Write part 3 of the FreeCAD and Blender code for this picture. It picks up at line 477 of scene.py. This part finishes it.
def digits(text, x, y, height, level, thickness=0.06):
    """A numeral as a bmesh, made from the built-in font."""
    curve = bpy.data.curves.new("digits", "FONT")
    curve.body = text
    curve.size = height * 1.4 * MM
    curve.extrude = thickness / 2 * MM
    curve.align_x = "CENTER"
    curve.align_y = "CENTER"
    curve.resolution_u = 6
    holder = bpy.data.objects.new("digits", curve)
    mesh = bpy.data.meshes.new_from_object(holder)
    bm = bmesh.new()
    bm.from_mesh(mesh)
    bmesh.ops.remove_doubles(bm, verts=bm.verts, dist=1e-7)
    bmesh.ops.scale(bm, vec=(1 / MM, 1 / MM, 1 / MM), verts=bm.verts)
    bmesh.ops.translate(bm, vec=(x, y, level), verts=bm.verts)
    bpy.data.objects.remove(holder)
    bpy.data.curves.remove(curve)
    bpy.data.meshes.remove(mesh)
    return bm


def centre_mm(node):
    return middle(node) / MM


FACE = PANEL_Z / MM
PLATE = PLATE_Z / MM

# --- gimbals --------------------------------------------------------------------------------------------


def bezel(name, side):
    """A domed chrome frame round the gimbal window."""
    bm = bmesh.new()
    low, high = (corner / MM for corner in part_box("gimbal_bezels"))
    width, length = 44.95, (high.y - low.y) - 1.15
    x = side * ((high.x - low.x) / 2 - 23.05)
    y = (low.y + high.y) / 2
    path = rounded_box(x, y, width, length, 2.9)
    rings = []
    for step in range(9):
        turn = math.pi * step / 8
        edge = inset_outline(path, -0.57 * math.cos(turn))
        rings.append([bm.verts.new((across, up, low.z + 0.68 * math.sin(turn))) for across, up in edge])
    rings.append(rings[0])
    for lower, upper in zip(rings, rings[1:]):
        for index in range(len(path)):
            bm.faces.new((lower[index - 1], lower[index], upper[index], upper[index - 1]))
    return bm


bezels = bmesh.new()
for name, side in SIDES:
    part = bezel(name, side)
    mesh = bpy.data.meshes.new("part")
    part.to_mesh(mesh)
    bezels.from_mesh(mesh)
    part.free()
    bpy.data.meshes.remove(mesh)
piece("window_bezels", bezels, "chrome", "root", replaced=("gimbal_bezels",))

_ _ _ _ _

Write the material out again in its entirety, exactly as shown.

● **Solution**:
Write part 3 of the FreeCAD and Blender code for this picture. It picks up at line 477 of scene.py. This part finishes it.
def digits(text, x, y, height, level, thickness=0.06):
    """A numeral as a bmesh, made from the built-in font."""
    curve = bpy.data.curves.new("digits", "FONT")
    curve.body = text
    curve.size = height * 1.4 * MM
    curve.extrude = thickness / 2 * MM
    curve.align_x = "CENTER"
    curve.align_y = "CENTER"
    curve.resolution_u = 6
    holder = bpy.data.objects.new("digits", curve)
    mesh = bpy.data.meshes.new_from_object(holder)
    bm = bmesh.new()
    bm.from_mesh(mesh)
    bmesh.ops.remove_doubles(bm, verts=bm.verts, dist=1e-7)
    bmesh.ops.scale(bm, vec=(1 / MM, 1 / MM, 1 / MM), verts=bm.verts)
    bmesh.ops.translate(bm, vec=(x, y, level), verts=bm.verts)
    bpy.data.objects.remove(holder)
    bpy.data.curves.remove(curve)
    bpy.data.meshes.remove(mesh)
    return bm


def centre_mm(node):
    return middle(node) / MM


FACE = PANEL_Z / MM
PLATE = PLATE_Z / MM

# --- gimbals --------------------------------------------------------------------------------------------


def bezel(name, side):
    """A domed chrome frame round the gimbal window."""
    bm = bmesh.new()
    low, high = (corner / MM for corner in part_box("gimbal_bezels"))
    width, length = 44.95, (high.y - low.y) - 1.15
    x = side * ((high.x - low.x) / 2 - 23.05)
    y = (low.y + high.y) / 2
    path = rounded_box(x, y, width, length, 2.9)
    rings = []
    for step in range(9):
        turn = math.pi * step / 8
        edge = inset_outline(path, -0.57 * math.cos(turn))
        rings.append([bm.verts.new((across, up, low.z + 0.68 * math.sin(turn))) for across, up in edge])
    rings.append(rings[0])
    for lower, upper in zip(rings, rings[1:]):
        for index in range(len(path)):
            bm.faces.new((lower[index - 1], lower[index], upper[index], upper[index - 1]))
    return bm


bezels = bmesh.new()
for name, side in SIDES:
    part = bezel(name, side)
    mesh = bpy.data.meshes.new("part")
    part.to_mesh(mesh)
    bezels.from_mesh(mesh)
    part.free()
    bpy.data.meshes.remove(mesh)
piece("window_bezels", bezels, "chrome", "root", replaced=("gimbal_bezels",))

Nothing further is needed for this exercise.